Member of the New Jersey General Assembly from the 18th district
- In office January 12, 1992 – January 9, 1996
- Preceded by: Michael J. Baker George A. Spadoro
- Succeeded by: Peter J. Barnes Jr.

Personal details
- Born: September 21, 1960 (age 65)
- Party: Republican
- Spouse: Amy Frances Loeb
- Education: Emory University School of Law (JD) Rutgers University Franklin & Marshall College (BA)

= Jeffrey A. Warsh =

American politician (born 1960)

Jeffrey A. Warsh (born September 21, 1960) is an American attorney and politician who served two terms in the New Jersey General Assembly, from 1992 to 1996, where he represented the 18th Legislative District, which covers portions of Middlesex County. He later was executive director of NJ Transit.

==Early life and education==
Warsh grew up in New Milford, New Jersey, and graduated from Dwight-Englewood School in 1978. Warsh earned his undergraduate degree from Franklin & Marshall College and was awarded a J.D. degree from Emory University School of Law. He was an attorney with the Eatontown firm of Ansell Zaro Bennett & Grimm.

==Political career==
In the 1991 statewide Republican landslide, triggered in the wake of Governor of New Jersey Jim Florio's $2.8 billion tax increase package, Warsh and running mate Harriet E. Derman were elected to the General Assembly, knocking off Democratic incumbent George A. Spadoro and his running mate Michael J. Baker, while Jack Sinagra took the Senate seat vacated by Democrat Thomas H. Paterniti. Derman and Warsh won re-election in 1993, defeating former Assemblymember Thomas H. Paterniti and his running mate Matthew Vaughn.

Warsh and Stephen A. Mikulak sponsored a bill in 1992 that would ban the use of radar-equipped traffic enforcement cameras by law enforcement agencies in New Jersey, arguing that the system was "nothing less than a full, frontal assault on the system of American jurisprudence" that would replace "the tradition that we are innocent until proven guilty." Warsh served in the Assembly as chair of the Regulatory and Oversight Committee. While in office, in June 1995, Warsh married Amy Frances Loeb, a producer of television and radio commercials.

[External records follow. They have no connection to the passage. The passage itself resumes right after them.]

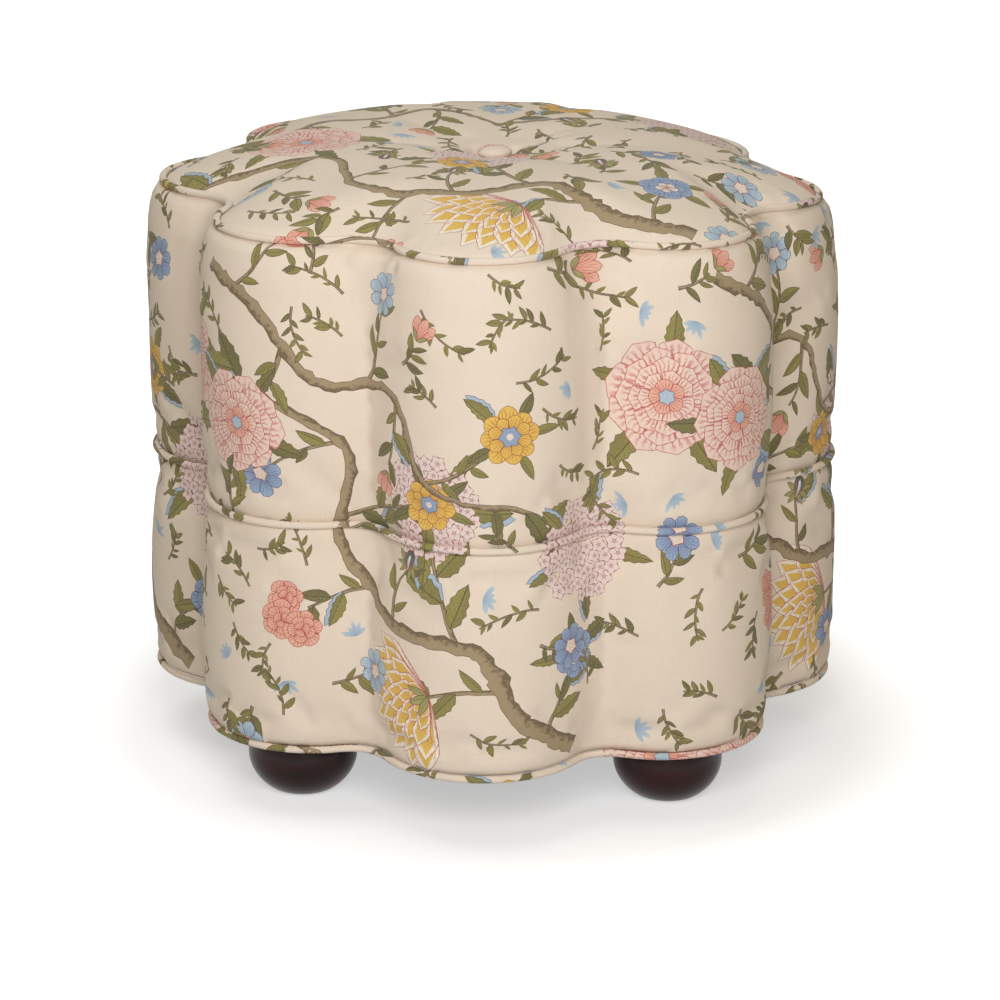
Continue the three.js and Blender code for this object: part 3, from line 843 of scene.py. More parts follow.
@dataclass
class PrintedCloth:
    """A piece of printed linen whose faces follow the printed shapes."""

    name: str
    surface: Surface
    domain: np.ndarray
    shapes: Sequence[Shape]
    spacing: tuple[float, float] = (8 * MM, 8 * MM)
    thickness: float = 1.1 * MM
    close: np.ndarray = field(default_factory=lambda: np.zeros((0, 2)))

    def grid(self) -> np.ndarray:
        """Spreads points evenly, inside the domain's corners, with closer ones where it bends sharply.

        Returns:
            The points.
        """
        low, high = self.domain.min(0), self.domain.max(0)
        steps = np.maximum(2, ((high - low) / np.array(self.spacing)).round().astype(int))
        across, up = np.meshgrid(np.arange(1, steps[0]), np.arange(1, steps[1]), indexing="ij")
        even = np.stack([across + 0.4 * (up % 2) - 0.2, up], 2).reshape(-1, 2) / steps
        return np.concatenate([low + (high - low) * even, self.close])

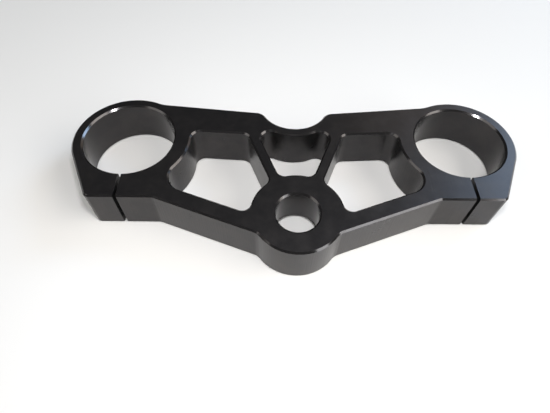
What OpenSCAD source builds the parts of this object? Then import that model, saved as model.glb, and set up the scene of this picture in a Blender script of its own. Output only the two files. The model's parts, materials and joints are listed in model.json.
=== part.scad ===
// Upper triple clamp of a motorcycle fork, machined from one block of aluminium.
// The origin is on the steering stem axis at mid thickness.
// +X points to the right fork leg, +Y from the stem to the fork legs and +Z up.

/* [Fork clamps] */
// Distance between the two fork leg axes
fork_spacing = 200; // [186:1:240]
// Distance from the stem axis to the line through the fork leg axes
fork_offset = 52.5; // [48:0.5:63]
// Bore that grips the fork leg
fork_d = 54; // [45:0.5:58]
// Wall of the clamp ring round the bore
clamp_wall = 6.5; // [5:0.5:8]
// Width of the pinch slot
slot_w = 2; // [1:0.5:3]
// Distance from the fork leg axis to the flat front face of the clamp
lug_reach = 43.3; // [40:0.1:50]
// Width of the flat front face on the stem side of the fork leg axis
lug_inner = 20.5; // [16:0.5:26]
// Slant of the outer flank, away from straight ahead
flank_angle = 25.5; // [15:0.5:30]

/* [Pinch screws] */
// Distance from the front face to the axis of the pinch screw
pinch_inset = 8.8; // [8.4:0.1:9.5]
// Clearance hole of the pinch screw in the outer half of the lug
pinch_clear_d = 8.5; // [6:0.1:9]
// Tapping hole of the pinch screw in the inner half of the lug
pinch_tap_d = 6.8; // [5:0.1:7.5]
// Depth of the tapping hole from the slot
pinch_tap_depth = 20; // [14:1:24]
// Counterbore for the head of the pinch screw
pinch_head_d = 14; // [10:0.5:15]
// Distance from the fork leg axis to the seat of the screw head
pinch_seat = 12; // [9:0.5:14]

/* [Stem] */
// Bore for the top of the steering stem
stem_d = 24; // [20:0.5:27]
// Recess under the stem bore
recess_d = 29; // [26:0.5:34]
// Depth of the recess
recess_depth = 8; // [4:0.5:12]
// Radius of the rounded nose in front of the stem
nose_r = 25; // [22:0.5:30]
// How far the nose stands out from where the two swept edges would meet
nose_proud = 3.8; // [2.5:0.1:6]

/* [Plate] */
// Thickness of the plate
plate_t = 26.5; // [20:0.5:32]
// Width of the break along every edge
edge = 1; // [0.5:0.1:1.4]
// Distance from the line through the fork legs to where the two rear edges would meet
rear_centre = 20.7; // [16:0.1:23]
// How far inside the back of the clamp ring the rear edge runs
rear_drop = 2.3; // [1.5:0.1:5]
// Radius of the scallop in the middle of the rear edge
scallop_r = 21.5; // [18:0.5:25]
// Depth of the scallop
scallop_depth = 11.2; // [9:0.1:13]

/* [Pockets] */
// Radius of the boss left standing round the stem
boss_r = 25.75; // [23:0.25:28]
// Web between the fork bore and the side pocket
bore_web = 10; // [7:0.5:13]
// Web between the swept front edge and the side pocket
front_web = 10; // [7:0.5:13]
// Web behind the side pocket, at the centre line
rear_web = 17.9; // [14:0.1:22]
// Slant of the rear edge of the side pocket
pocket_sweep = 3.5; // [0:0.5:6]
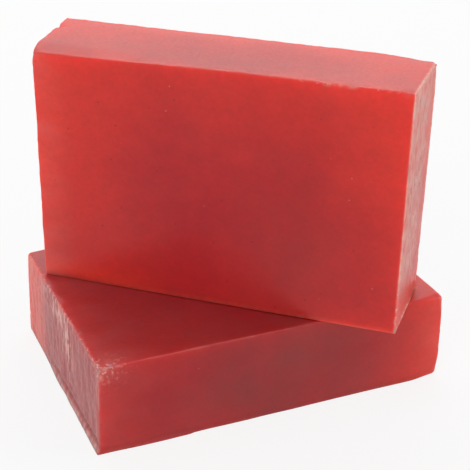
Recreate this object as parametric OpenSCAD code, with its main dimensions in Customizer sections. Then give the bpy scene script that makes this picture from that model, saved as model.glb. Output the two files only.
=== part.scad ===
// A pair of moulded detailing clay bars.
// One lies on a broad face, the other stands on a long edge face across it.

/* [Bar] */
// Length of each bar
bar_length = 90; // [66:1:120]
// Width of each bar, across its broad faces
bar_width = 60; // [40:1:80]
// Thickness of each bar, between its broad faces
bar_thickness = 24; // [14:1:36]

/* [Edges] */
// Radius of the four short edges that run through the thickness
corner_radius = 1; // [1:0.1:4]
// Radius of the edges round both broad faces
rim_radius = 0.5; // [0.2:0.1:0.9]

/* [Stack] */
// Turn of the standing bar, clockwise from above
turn_angle = 40.8; // [0:0.1:90]
// Shift of the standing bar's centre along the lying bar
shift_along = -1.4; // [-8:0.1:8]
// Shift of the standing bar's centre across the lying bar
shift_across = -3.8; // [-8:0.1:8]

/* [Hidden] */
$fn = 64;

// Rectangle about the origin with four round corners
module rounded_rectangle(length, height, radius) {
    square([length - 2 * radius, height], center = true);
    square([length, height - 2 * radius], center = true);
    for (x = [-1, 1], y = [-1, 1])
        translate([x * (length / 2 - radius), y * (height / 2 - radius)])
            circle(radius);
}

// Round post that fills one corner of a bar and carries the rim round it
module corner_post() {
    rotate_extrude()
        intersection() {
            rounded_rectangle(2 * corner_radius, bar_thickness, rim_radius);
            translate([0, -bar_thickness / 2])
                square([corner_radius, bar_thickness]);
        }
}

// One bar about its own centre: length along X, width along Y, thickness along Z
module clay_bar() {
    rotate([90, 0, 90])
        linear_extrude(bar_length - 2 * corner_radius, center = true)
            rounded_rectangle(bar_width, bar_thickness, rim_radius);
    rotate([90, 0, 0])
        linear_extrude(bar_width - 2 * corner_radius, center = true)
            rounded_rectangle(bar_length, bar_thickness, rim_radius);
    for (x = [-1, 1], y = [-1, 1])
        translate([x * (bar_length / 2 - corner_radius), y * (bar_width / 2 - corner_radius), 0])
            corner_post();
}

// Bar that lies on a broad face, with that face's centre at the origin
module lower_bar() {
    color([0.68, 0.2, 0.2])
        translate([0, 0, bar_thickness / 2])
            clay_bar();
}

// Bar that stands on a long edge face, on top of the lying bar
module upper_bar() {
    color([0.75, 0.2, 0.2])
        translate([shift_along, shift_across, bar_thickness + bar_width / 2])
            rotate([0, 0, -turn_angle])
                rotate([90, 0, 0])
                    clay_bar();
}

lower_bar();
upper_bar();
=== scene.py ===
import math

import bpy
import numpy as np
from mathutils import Matrix, Vector


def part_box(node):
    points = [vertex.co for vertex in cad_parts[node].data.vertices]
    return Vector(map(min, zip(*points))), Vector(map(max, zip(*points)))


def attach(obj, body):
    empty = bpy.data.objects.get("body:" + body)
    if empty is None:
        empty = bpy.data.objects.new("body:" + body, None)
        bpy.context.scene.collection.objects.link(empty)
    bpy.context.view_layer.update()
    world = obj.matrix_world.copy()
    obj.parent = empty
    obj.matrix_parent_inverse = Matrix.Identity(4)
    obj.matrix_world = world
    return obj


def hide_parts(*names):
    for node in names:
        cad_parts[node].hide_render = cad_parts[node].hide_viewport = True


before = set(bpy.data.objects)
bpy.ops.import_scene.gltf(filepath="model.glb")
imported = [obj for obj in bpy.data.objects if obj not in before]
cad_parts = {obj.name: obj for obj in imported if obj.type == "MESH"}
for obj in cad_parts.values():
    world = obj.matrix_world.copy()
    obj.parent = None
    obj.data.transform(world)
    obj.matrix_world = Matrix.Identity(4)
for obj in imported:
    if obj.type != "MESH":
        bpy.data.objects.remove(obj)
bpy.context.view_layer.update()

# Lengths on the bars are in millimetres, in each bar's own frame: x along its length, y across
# its broad faces, z through its thickness. The bar's centre is at the origin.
MM = 0.001
LOWER_LOW, LOWER_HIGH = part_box("lower_bar")
UPPER_LOW, UPPER_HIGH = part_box("upper_bar")
SIZE = np.array(LOWER_HIGH - LOWER_LOW) / MM
HALF = SIZE / 2
LENGTH, WIDTH, THICKNESS = SIZE
END, SIDE, FACE = HALF  # how far its ends, long sides and broad faces lie from its centre
UPPER_TURN = 40.8  # degrees, clockwise from above

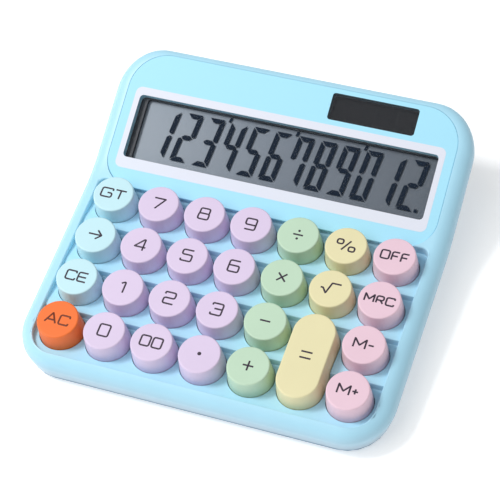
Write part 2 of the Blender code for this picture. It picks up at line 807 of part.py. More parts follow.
# ---- assembly ----------------------------------------------------------------------------------
def build():
    clear_scene()
    keyboard = make_datum("keyboard_frame", KEYBOARD)
    display = make_datum("display_frame", DISPLAY)

    case_plastic = plastic("case_plastic", (0.42, 0.78, 0.93), 0.42)
    rubber = plastic("foot_rubber", (0.05, 0.05, 0.055), 0.8)
    steel = plastic("plated_steel", (0.7, 0.7, 0.72), 0.3, 1.0)
    display_materials = {
        "plate": plastic("printed_plate", (0.45, 0.84, 0.98), 0.2),
        "lcd": plastic("lcd_glass", (0.30, 0.35, 0.40), 0.2),
        "frame": plastic("holder_plastic", (0.85, 0.85, 0.85), 0.5),
        "solar": plastic("solar_glass", (0.03, 0.03, 0.04), 0.2),
    }

    make_top_case(keyboard, display, case_plastic)
    make_bottom_case(case_plastic)
    make_battery_door(case_plastic)
    make_feet(rubber)
    make_screws(steel)
    make_battery(plastic("cell_sleeve", (0.10, 0.12, 0.15), 0.35), steel)
    make_display(display, display_materials)
    make_ribbon(plastic("ribbon_film", (0.62, 0.42, 0.18), 0.4))
    make_leads(plastic("lead_red", (0.60, 0.04, 0.03), 0.5), plastic("lead_black", (0.03, 0.03, 0.03), 0.5))
    board_green = plastic("board_green", (0.06, 0.24, 0.12), 0.5)
    make_board(keyboard, board_green, plastic("chip_resin", (0.02, 0.02, 0.02), 0.4))
    make_mat(keyboard, plastic("mat_silicone", (0.75, 0.77, 0.78), 0.7))
    make_keys(keyboard)


build()
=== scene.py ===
"""Looks of the desk calculator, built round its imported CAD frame.

Lengths are in metres in the CAD's own frame. Two tilted frames repeat the CAD's: KEYBOARD has z = 0 on the
key tops, and DISPLAY has z = 0 on the face of the display plate with y up its slope.
"""

import math

import bmesh
import bpy
from mathutils import Matrix, Vector


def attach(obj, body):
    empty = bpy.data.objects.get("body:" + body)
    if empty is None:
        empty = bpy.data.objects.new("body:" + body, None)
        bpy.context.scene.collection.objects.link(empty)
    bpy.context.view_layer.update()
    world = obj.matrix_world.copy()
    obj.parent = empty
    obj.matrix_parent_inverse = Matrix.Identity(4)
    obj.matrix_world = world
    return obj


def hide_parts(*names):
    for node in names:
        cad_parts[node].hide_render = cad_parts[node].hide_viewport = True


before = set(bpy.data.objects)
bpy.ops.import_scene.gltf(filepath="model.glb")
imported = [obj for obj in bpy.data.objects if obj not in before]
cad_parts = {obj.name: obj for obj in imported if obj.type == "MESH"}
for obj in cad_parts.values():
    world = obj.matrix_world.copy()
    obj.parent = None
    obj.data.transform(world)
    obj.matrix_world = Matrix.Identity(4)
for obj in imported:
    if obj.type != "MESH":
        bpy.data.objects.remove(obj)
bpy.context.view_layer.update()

MM = 0.001
KEY_TILT = math.radians(4.0)
DISPLAY_TILT = math.radians(22.3)
PITCH_X, PITCH_Y = 19.05 * MM, 19.4 * MM
RIM_DROP = 5.9 * MM
KEYBOARD = Matrix.Translation((0, -54.7 * MM, 21.5 * MM)) @ Matrix.Rotation(KEY_TILT, 4, "X")
HINGE = KEYBOARD @ Vector((0, 71 * MM, -RIM_DROP))
DISPLAY = Matrix.Translation(HINGE) @ Matrix.Rotation(DISPLAY_TILT, 4, "X")

KEY_ROWS = (
    ("gt", "7", "8", "9", "divide", "percent", "off"),
    ("shift", "4", "5", "6", "multiply", "root", "mrc"),
    ("ce", "1", "2", "3", "minus", None, "m_minus"),
    ("ac", "0", "00", "point", "plus", "equals", "m_plus"),
)
KEY_FAMILY = {
    "gt": "cyan", "shift": "cyan", "ce": "cyan", "ac": "orange",
    "divide": "green", "multiply": "green", "minus": "green", "plus": "green",
    "percent": "yellow", "root": "yellow", "equals": "yellow",
    "off": "pink", "mrc": "pink", "m_minus": "pink", "m_plus": "pink",
}


# ---- working on a mesh by hand -------------------------------------------------------------------
def clear_selection():
    if bpy.context.object and bpy.context.object.mode != "OBJECT":
        bpy.ops.object.mode_set(mode="OBJECT")
    bpy.ops.object.select_all(action="DESELECT")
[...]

Warsh's running mate Harriet Derman left office in February 1994 after being appointed to head the New Jersey Department of Community Affairs. Democrat Barbara Buono knocked off Republican appointee Joanna Gregory-Scocchi in a November 1994 special election. Both parties had targeted the 18th District in the 1995 elections, with Republicans outspending Democrats in the district by a 2–1 margin. In a race characterized by strong negative campaigning and low turnout, described by Buono as the lowest turnout in 75 years, Warsh lost with running mate Jane Tousman to Buono and her running mate Peter J. Barnes II, recovering both seats for the Democrats.

In July 1999, Governor Christine Todd Whitman nominated Warsh as the executive director of NJ Transit. A self-described train buff, Warsh oversaw the third-largest transit agency nationwide, and earned an annual salary of $165,000 in 2002 for the post. In March 2002, Governor of New Jersey Jim McGreevey forced Warsh to resign from his position at NJ Transit with two years remaining on his contract, with a gubernatorial aide citing capacity shortfalls as one of the reason for his early termination.